La Cour de justice de l’Union européenne, par une décision du 24 octobre 2013, précise les critères de qualification d’une prestation au regard de la coordination sociale. L’affaire concerne des travailleurs résidant dans un État membre dont l’un exerce son activité salariée sur le territoire d’un État membre voisin. Suite à une réforme législative, une réduction fiscale pour enfants est transformée en une prestation directe versée mensuellement pour chaque enfant ouvrant droit aux allocations. L’organisme gestionnaire décide d’inclure cette somme dans le calcul du complément différentiel destiné à éviter le cumul de prestations de même nature. Les bénéficiaires contestent cette intégration devant les juridictions nationales, invoquant la nature fiscale de l’avantage pour écarter les règles de suspension du règlement européen. La Cour de cassation saisie du litige par une décision du 29 mars 2012 interroge alors la juridiction européenne sur l’interprétation du règlement de sécurité sociale. Les juges de l’Union affirment qu’une prestation octroyée sans appréciation discrétionnaire pour compenser les charges de famille constitue une prestation familiale au sens du droit européen.
I. La consécration de la nature de prestation de sécurité sociale du boni pour enfant
A. L’indifférence de la qualification formelle nationale
La Cour rappelle que la distinction entre les prestations relève essentiellement des éléments constitutifs de chaque avantage, notamment ses finalités et ses conditions d’octroi. La qualification retenue par une législation nationale ou l’appartenance de la mesure au droit fiscal ne sauraient lier l’interprétation des juges de l’Union européenne. « Le fait qu’une prestation relève du droit national fiscal n’est pas décisif pour l’appréciation de ses éléments constitutifs » selon les termes précis de la décision commentée. Les caractéristiques formelles d’une mesure nationale sont ainsi écartées au profit d’une analyse centrée sur la substance juridique de la prestation accordée aux travailleurs. Cette approche garantit une application uniforme du droit de l’Union, empêchant les États membres de soustraire des avantages sociaux au règlement par de simples choix de nomenclature.

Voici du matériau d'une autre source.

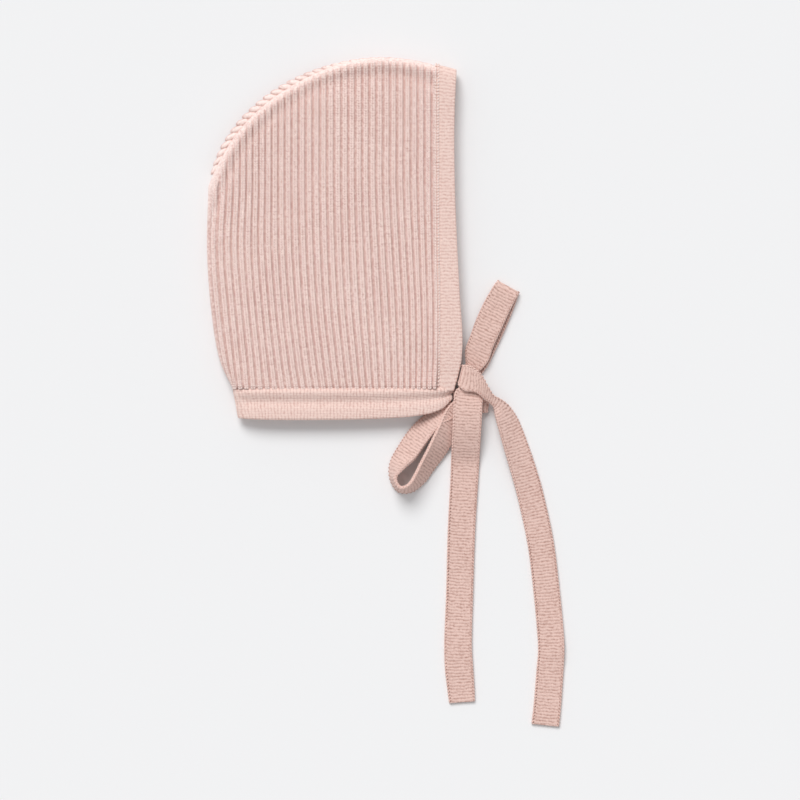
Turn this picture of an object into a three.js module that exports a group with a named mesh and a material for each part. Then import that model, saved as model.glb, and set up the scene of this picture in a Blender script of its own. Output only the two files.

B. Le critère matériel de l’octroi objectif et automatique
Une prestation de sécurité sociale suppose un octroi en dehors de toute appréciation individuelle des besoins personnels, sur la base d’une situation légalement définie. L’avantage litigieux est attribué automatiquement dès qu’un enfant est à charge, sans lien nécessaire avec les revenus perçus ou les impôts effectivement dus par l’intéressé. Le mode de financement, qu’il soit contributif ou non, demeure indifférent pour la qualification d’un régime au titre de la protection sociale des travailleurs migrants. La Cour souligne que le mécanisme juridique auquel l’État membre recourt pour mettre en œuvre la prestation n’importe pas pour la reconnaissance de sa nature sociale. Cette objectivité de l’octroi permet d’inclure le boni pour enfant dans le champ d’application matériel du règlement relatif à la libre circulation des travailleurs.
II. L’intégration du boni dans le régime de coordination des prestations familiales
A. La finalité de compensation des charges de famille
Le règlement définit les prestations familiales comme celles destinées à compenser les charges de famille par une participation de la collectivité au budget des foyers. La Cour considère que le versement pour chaque enfant représente une contribution publique visant spécifiquement à alléger les dépenses découlant de l’entretien des membres de la famille. « Le boni pour enfant représente une contribution publique au budget familial » et doit donc être rangé parmi les prestations énumérées par la législation européenne de coordination. Cette finalité sociale prime sur l’origine fiscale de la mesure, dès lors que l’objectif principal est de soutenir financièrement les travailleurs ayant des enfants. L’analyse téléologique permet ainsi de rattacher cette bonification d’office à la branche de sécurité sociale concernant les prestations familiales de manière certaine.
B. L’application du mécanisme de prévention du cumul des droits
L’inscription de cette prestation dans le champ matériel du règlement autorise l’État d’emploi à appliquer les mécanismes de suspension prévus en cas de cumul de droits. Le complément différentiel permet de garantir l’égalité de traitement tout en évitant que le travailleur ne bénéficie deux fois d’un avantage de même nature juridique. Cette solution assure la cohérence du système de sécurité sociale tout en préservant la libre circulation des personnes au sein du marché intérieur de l’Union. Le juge européen valide ainsi l’intégration du boni dans la base de calcul des prestations dues au titre de l’activité professionnelle exercée hors de l’État de résidence. La décision protège les finances sociales de l’État d’accueil tout en maintenant un niveau de protection optimal pour les familles des travailleurs frontaliers.